>>>

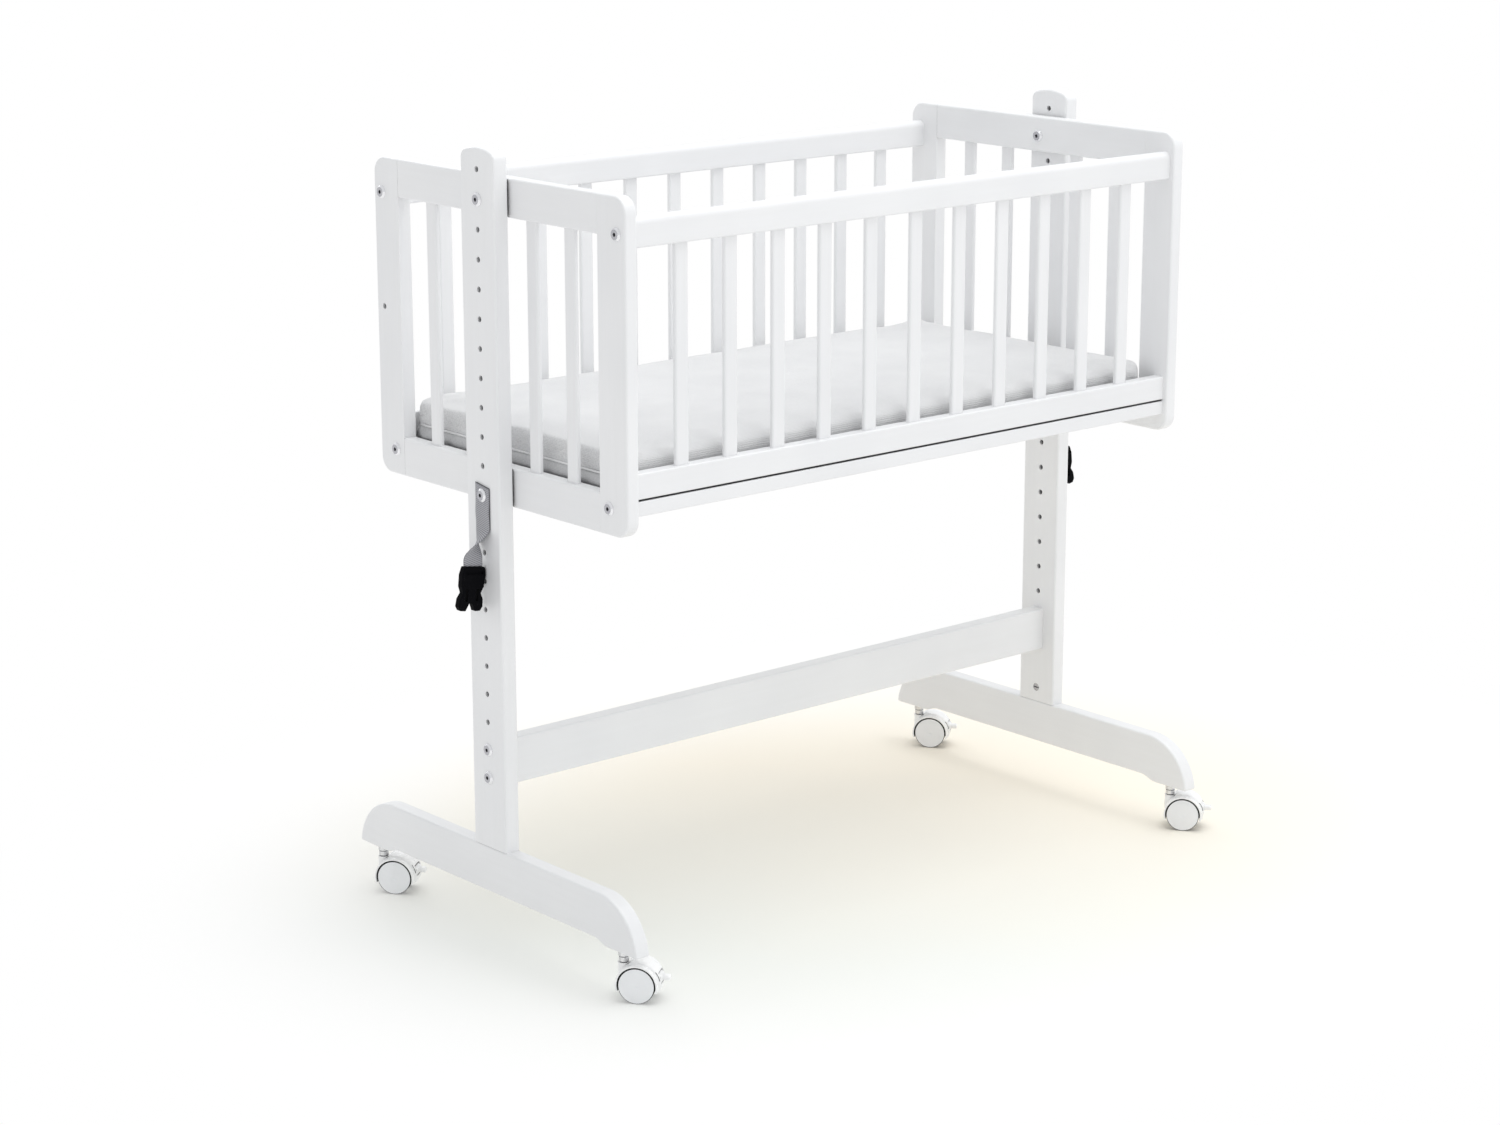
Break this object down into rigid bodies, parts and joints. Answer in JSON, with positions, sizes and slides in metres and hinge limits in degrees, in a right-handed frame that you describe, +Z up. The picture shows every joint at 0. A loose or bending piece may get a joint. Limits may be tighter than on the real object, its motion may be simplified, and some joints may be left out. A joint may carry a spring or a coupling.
{
  "type": "rocking bedside cradle",
  "caption": "Slatted bassinet with a mattress, hung on pivots between two uprights with rows of height holes, on bar feet with twin-wheel casters.",
  "frame": {"origin": "on the floor, midway between the two uprights and between the front and back feet", "axes": "+X along the cradle from the left to the right upright, -Y towards the front side panel, +Z up"},
  "size_m": [0.9568, 0.5226, 0.8879],
  "materials": {
    "white_lacquered_wood": "white satin lacquer",
    "zinc_steel": "zinc plated",
    "stem_steel": "bright",
    "spacer_plastic": "matte",
    "webbing": "woven webbing",
    "black_plastic": "moulded, fine texture",
    "mattress_cover": "knitted cover",
    "caster_plastic": "moulded, glossy",
    "wheel_plastic": "moulded, satin"
  },
  "bodies": {
    "stand": {"upright_left": "white_lacquered_wood", "upright_right": "white_lacquered_wood", "foot_left": "white_lacquered_wood", "foot_right": "white_lacquered_wood", "cross_rail": "white_lacquered_wood", "cross_rail_bolts": "zinc_steel", "cross_rail_barrel_nuts": "zinc_steel", "foot_bolts": "zinc_steel", "foot_barrel_nuts": "zinc_steel", "strap_left": "webbing", "strap_right": "webbing", "buckle_left": "black_plastic", "buckle_right": "black_plastic", "strap_bolts": "zinc_steel", "caster_stems": "stem_steel"},
    "carriage": {"pivot_bolts": "zinc_steel", "pivot_spacers": "spacer_plastic", "pivot_nuts": "zinc_steel"},
    "bassinet": {"end_stile_left_front": "white_lacquered_wood", "end_stile_left_back": "white_lacquered_wood", "end_stile_right_front": "white_lacquered_wood", "end_stile_right_back": "white_lacquered_wood", "end_top_rail_left": "white_lacquered_wood", "end_top_rail_right": "white_lacquered_wood", "end_bottom_rail_left": "white_lacquered_wood", "end_bottom_rail_right": "white_lacquered_wood", "end_slats_left": "white_lacquered_wood", "end_slats_right": "white_lacquered_wood", "side_top_rail_front": "white_lacquered_wood", "side_top_rail_back": "white_lacquered_wood", "side_bottom_rail_front": "white_lacquered_wood", "side_bottom_rail_back": "white_lacquered_wood", "side_slats_front": "white_lacquered_wood", "side_slats_back": "white_lacquered_wood", "base_board": "white_lacquered_wood", "mattress": "mattress_cover", "upper_frame_bolts": "zinc_steel", "upper_barrel_nuts": "zinc_steel", "lower_frame_bolts": "zinc_steel", "lower_barrel_nuts": "zinc_steel"},
    "caster_left_front": {"caster_hood_left_front": "caster_plastic", "caster_axle_left_front": "stem_steel"},
    "wheels_left_front": {"caster_wheels_left_front": "wheel_plastic"},
    "lever_left_front": {"brake_lever_left_front": "caster_plastic"},
    "caster_left_back": {"caster_hood_left_back": "caster_plastic", "caster_axle_left_back": "stem_steel"},
    "wheels_left_back": {"caster_wheels_left_back": "wheel_plastic"},
    "lever_left_back": {"brake_lever_left_back": "caster_plastic"},
    "caster_right_front": {"caster_hood_right_front": "caster_plastic", "caster_axle_right_front": "stem_steel"},
    "wheels_right_front": {"caster_wheels_right_front": "wheel_plastic"},
    "lever_right_front": {"brake_lever_right_front": "caster_plastic"},
    "caster_right_back": {"caster_hood_right_back": "caster_plastic", "caster_axle_right_back": "stem_steel"},
    "wheels_right_back": {"caster_wheels_right_back": "wheel_plastic"},
    "lever_right_back": {"brake_lever_right_back": "caster_plastic"}
  },
  "joints": [
    {"name": "height_slide", "type": "slide", "parent": "stand", "child": "carriage", "axis": [0, 0, 1], "range_m": [-0.16, 0.032]},
    {"name": "bassinet_rock", "type": "hinge", "parent": "carriage", "child": "bassinet", "pos_m": [0, 0, 0.833], "axis": [1, 0, 0], "range_deg": [-10, 10]},
    {"name": "caster_swivel_left_front", "type": "hinge", "parent": "stand", "child": "caster_left_front", "pos_m": [-0.4309, -0.2237, 0.035], "axis": [0, 0, 1], "continuous": true},
    {"name": "wheel_spin_left_front", "type": "hinge", "parent": "caster_left_front", "child": "wheels_left_front", "pos_m": [-0.42043, -0.2371, 0.02], "axis": [0.788, 0.6157, 0], "continuous": true},
    {"name": "brake_lever_left_front", "type": "hinge", "parent": "caster_left_front", "child": "lever_left_front", "pos_m": [-0.40714, -0.25412, 0.0275], "axis": [0.788, 0.6157, 0], "range_deg": [0, 18]},
    {"name": "caster_swivel_left_back", "type": "hinge", "parent": "stand", "child": "caster_left_back", "pos_m": [-0.4309, 0.2237, 0.035], "axis": [0, 0, 1], "continuous": true},
    {"name": "wheel_spin_left_back", "type": "hinge", "parent": "caster_left_back", "child": "wheels_left_back", "pos_m": [-0.42043, 0.2103, 0.02], "axis": [0.788, 0.6157, 0], "continuous": true},
    {"name": "brake_lever_left_back", "type": "hinge", "parent": "caster_left_back", "child": "lever_left_back", "pos_m": [-0.40714, 0.19328, 0.0275], "axis": [0.788, 0.6157, 0], "range_deg": [0, 18]},
    {"name": "caster_swivel_right_front", "type": "hinge", "parent": "stand", "child": "caster_right_front", "pos_m": [0.4309, -0.2237, 0.035], "axis": [0, 0, 1], "continuous": true},
    {"name": "wheel_spin_right_front", "type": "hinge", "parent": "caster_right_front", "child": "wheels_right_front", "pos_m": [0.44137, -0.2371, 0.02], "axis": [0.788, 0.6157, 0], "continuous": true},
    {"name": "brake_lever_right_front", "type": "hinge", "parent": "caster_right_front", "child": "lever_right_front", "pos_m": [0.45466, -0.25412, 0.0275], "axis": [0.788, 0.6157, 0], "range_deg": [0, 18]},
    {"name": "caster_swivel_right_back", "type": "hinge", "parent": "stand", "child": "caster_right_back", "pos_m": [0.4309, 0.2237, 0.035], "axis": [0, 0, 1], "continuous": true},
    {"name": "wheel_spin_right_back", "type": "hinge", "parent": "caster_right_back", "child": "wheels_right_back", "pos_m": [0.44137, 0.2103, 0.02], "axis": [0.788, 0.6157, 0], "continuous": true},
    {"name": "brake_lever_right_back", "type": "hinge", "parent": "caster_right_back", "child": "lever_right_back", "pos_m": [0.45466, 0.19328, 0.0275], "axis": [0.788, 0.6157, 0], "range_deg": [0, 18]}
  ]
}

<<<

▸ Work to be completed:
Write the entire listing out again, word for word.

▸ Final result:
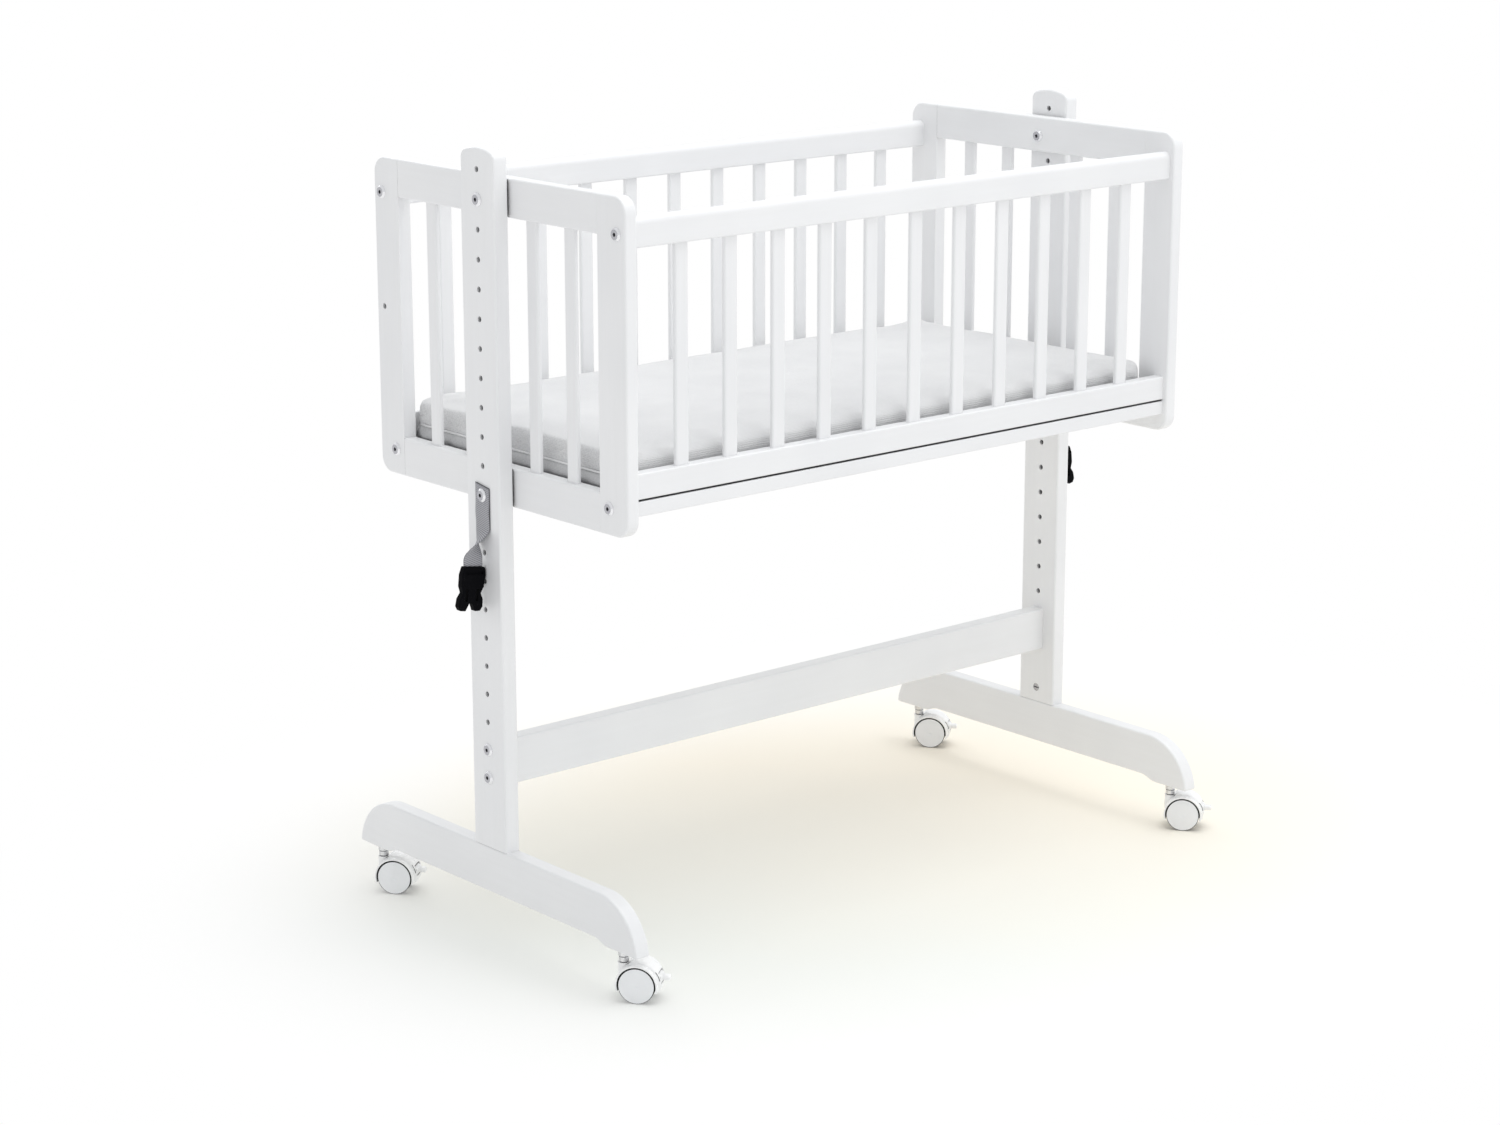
Break this object down into rigid bodies, parts and joints. Answer in JSON, with positions, sizes and slides in metres and hinge limits in degrees, in a right-handed frame that you describe, +Z up. The picture shows every joint at 0. A loose or bending piece may get a joint. Limits may be tighter than on the real object, its motion may be simplified, and some joints may be left out. A joint may carry a spring or a coupling.
{
  "type": "rocking bedside cradle",
  "caption": "Slatted bassinet with a mattress, hung on pivots between two uprights with rows of height holes, on bar feet with twin-wheel casters.",
  "frame": {"origin": "on the floor, midway between the two uprights and between the front and back feet", "axes": "+X along the cradle from the left to the right upright, -Y towards the front side panel, +Z up"},
  "size_m": [0.9568, 0.5226, 0.8879],
  "materials": {
    "white_lacquered_wood": "white satin lacquer",
    "zinc_steel": "zinc plated",
    "stem_steel": "bright",
    "spacer_plastic": "matte",
    "webbing": "woven webbing",
    "black_plastic": "moulded, fine texture",
    "mattress_cover": "knitted cover",
    "caster_plastic": "moulded, glossy",
    "wheel_plastic": "moulded, satin"
  },
  "bodies": {
    "stand": {"upright_left": "white_lacquered_wood", "upright_right": "white_lacquered_wood", "foot_left": "white_lacquered_wood", "foot_right": "white_lacquered_wood", "cross_rail": "white_lacquered_wood", "cross_rail_bolts": "zinc_steel", "cross_rail_barrel_nuts": "zinc_steel", "foot_bolts": "zinc_steel", "foot_barrel_nuts": "zinc_steel", "strap_left": "webbing", "strap_right": "webbing", "buckle_left": "black_plastic", "buckle_right": "black_plastic", "strap_bolts": "zinc_steel", "caster_stems": "stem_steel"},
    "carriage": {"pivot_bolts": "zinc_steel", "pivot_spacers": "spacer_plastic", "pivot_nuts": "zinc_steel"},
    "bassinet": {"end_stile_left_front": "white_lacquered_wood", "end_stile_left_back": "white_lacquered_wood", "end_stile_right_front": "white_lacquered_wood", "end_stile_right_back": "white_lacquered_wood", "end_top_rail_left": "white_lacquered_wood", "end_top_rail_right": "white_lacquered_wood", "end_bottom_rail_left": "white_lacquered_wood", "end_bottom_rail_right": "white_lacquered_wood", "end_slats_left": "white_lacquered_wood", "end_slats_right": "white_lacquered_wood", "side_top_rail_front": "white_lacquered_wood", "side_top_rail_back": "white_lacquered_wood", "side_bottom_rail_front": "white_lacquered_wood", "side_bottom_rail_back": "white_lacquered_wood", "side_slats_front": "white_lacquered_wood", "side_slats_back": "white_lacquered_wood", "base_board": "white_lacquered_wood", "mattress": "mattress_cover", "upper_frame_bolts": "zinc_steel", "upper_barrel_nuts": "zinc_steel", "lower_frame_bolts": "zinc_steel", "lower_barrel_nuts": "zinc_steel"},
    "caster_left_front": {"caster_hood_left_front": "caster_plastic", "caster_axle_left_front": "stem_steel"},
    "wheels_left_front": {"caster_wheels_left_front": "wheel_plastic"},
    "lever_left_front": {"brake_lever_left_front": "caster_plastic"},
    "caster_left_back": {"caster_hood_left_back": "caster_plastic", "caster_axle_left_back": "stem_steel"},
    "wheels_left_back": {"caster_wheels_left_back": "wheel_plastic"},
    "lever_left_back": {"brake_lever_left_back": "caster_plastic"},
    "caster_right_front": {"caster_hood_right_front": "caster_plastic", "caster_axle_right_front": "stem_steel"},
    "wheels_right_front": {"caster_wheels_right_front": "wheel_plastic"},
    "lever_right_front": {"brake_lever_right_front": "caster_plastic"},
    "caster_right_back": {"caster_hood_right_back": "caster_plastic", "caster_axle_right_back": "stem_steel"},
    "wheels_right_back": {"caster_wheels_right_back": "wheel_plastic"},
    "lever_right_back": {"brake_lever_right_back": "caster_plastic"}
  },
  "joints": [
    {"name": "height_slide", "type": "slide", "parent": "stand", "child": "carriage", "axis": [0, 0, 1], "range_m": [-0.16, 0.032]},
    {"name": "bassinet_rock", "type": "hinge", "parent": "carriage", "child": "bassinet", "pos_m": [0, 0, 0.833], "axis": [1, 0, 0], "range_deg": [-10, 10]},
    {"name": "caster_swivel_left_front", "type": "hinge", "parent": "stand", "child": "caster_left_front", "pos_m": [-0.4309, -0.2237, 0.035], "axis": [0, 0, 1], "continuous": true},
    {"name": "wheel_spin_left_front", "type": "hinge", "parent": "caster_left_front", "child": "wheels_left_front", "pos_m": [-0.42043, -0.2371, 0.02], "axis": [0.788, 0.6157, 0], "continuous": true},
    {"name": "brake_lever_left_front", "type": "hinge", "parent": "caster_left_front", "child": "lever_left_front", "pos_m": [-0.40714, -0.25412, 0.0275], "axis": [0.788, 0.6157, 0], "range_deg": [0, 18]},
    {"name": "caster_swivel_left_back", "type": "hinge", "parent": "stand", "child": "caster_left_back", "pos_m": [-0.4309, 0.2237, 0.035], "axis": [0, 0, 1], "continuous": true},
    {"name": "wheel_spin_left_back", "type": "hinge", "parent": "caster_left_back", "child": "wheels_left_back", "pos_m": [-0.42043, 0.2103, 0.02], "axis": [0.788, 0.6157, 0], "continuous": true},
    {"name": "brake_lever_left_back", "type": "hinge", "parent": "caster_left_back", "child": "lever_left_back", "pos_m": [-0.40714, 0.19328, 0.0275], "axis": [0.788, 0.6157, 0], "range_deg": [0, 18]},
    {"name": "caster_swivel_right_front", "type": "hinge", "parent": "stand", "child": "caster_right_front", "pos_m": [0.4309, -0.2237, 0.035], "axis": [0, 0, 1], "continuous": true},
    {"name": "wheel_spin_right_front", "type": "hinge", "parent": "caster_right_front", "child": "wheels_right_front", "pos_m": [0.44137, -0.2371, 0.02], "axis": [0.788, 0.6157, 0], "continuous": true},
    {"name": "brake_lever_right_front", "type": "hinge", "parent": "caster_right_front", "child": "lever_right_front", "pos_m": [0.45466, -0.25412, 0.0275], "axis": [0.788, 0.6157, 0], "range_deg": [0, 18]},
    {"name": "caster_swivel_right_back", "type": "hinge", "parent": "stand", "child": "caster_right_back", "pos_m": [0.4309, 0.2237, 0.035], "axis": [0, 0, 1], "continuous": true},
    {"name": "wheel_spin_right_back", "type": "hinge", "parent": "caster_right_back", "child": "wheels_right_back", "pos_m": [0.44137, 0.2103, 0.02], "axis": [0.788, 0.6157, 0], "continuous": true},
    {"name": "brake_lever_right_back", "type": "hinge", "parent": "caster_right_back", "child": "lever_right_back", "pos_m": [0.45466, 0.19328, 0.0275], "axis": [0.788, 0.6157, 0], "range_deg": [0, 18]}
  ]
}